Cut the carbon fiber fabric to the dimensions specified in the design drawings. Prepare the impregnating resin, thoroughly saturate the fabric with the resin, and then wrap and adhere it circumferentially around the column base area. Use a roller to repeatedly press down on the fabric to expel air bubbles, ensuring the surface is flat, free of voids, and wrinkle-free. When applying multiple layers, wait until the resin on the previous layer is "finger-touch dry" before proceeding with the application of the next layer.

• Carbon Fiber Wrapping at Column Top

Following the marked layout lines, apply circumferential carbon fiber wrapping to reinforce the core zone of the column-top joint. During application, ensure the fabric maintains tight contact with the column surface; extend the fabric ends downward into the anchorage zone below the beam bottom to ensure reliable load transfer within the joint.

• Application of Circumferential Hoops and Quality Inspection

Apply circumferential carbon fiber hoops to the upper and lower reinforcement zones of the column at the intervals specified in the design, thereby enhancing the confinement effect on the concrete within the column.
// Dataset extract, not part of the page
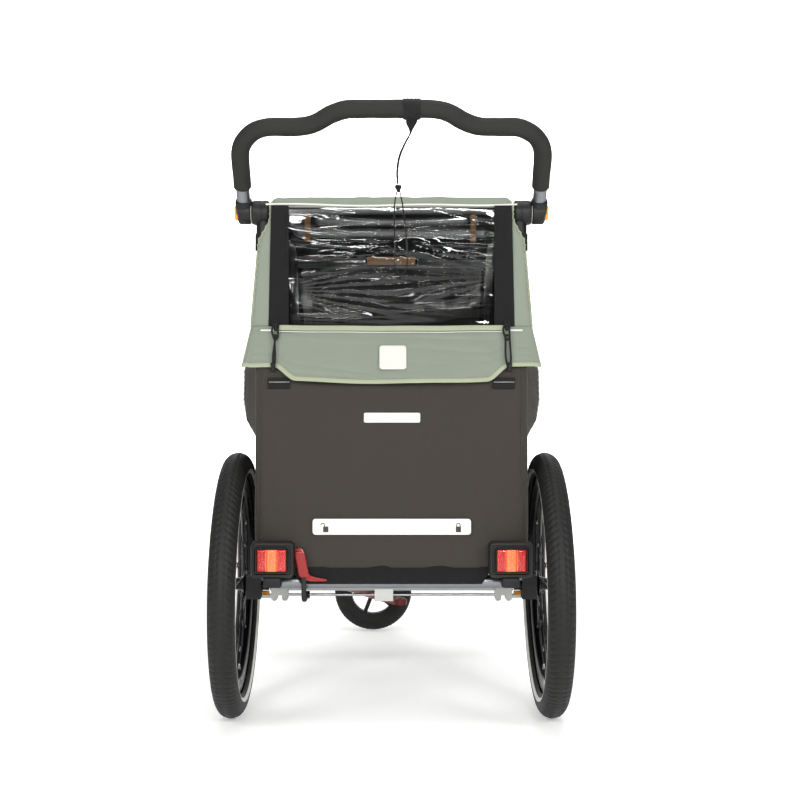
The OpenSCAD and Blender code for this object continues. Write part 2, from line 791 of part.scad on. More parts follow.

Upon completion of the application, allow the structure to cure at ambient temperature for a minimum of 7 days. Once the structural adhesive has fully cured, use the tapping method to inspect the bonding density. Additionally, conduct random sampling inspections in accordance with regulatory requirements to ensure there are no voids, lifting edges, or detachment issues.

Project Results and Acceptance Conclusion

Significant Improvement in Structural Performance: Following the completion of the strengthening work, testing conducted by a third-party agency confirmed that the axial compressive load-bearing capacity, shear resistance, and ductility of all strengthened columns fully meet the requirements of both the design specifications and relevant codes. This effectively resolved the safety hazards posed by the newly added loads, thereby providing a reliable safeguard for the subsequent installation and long-term operation of intelligent equipment.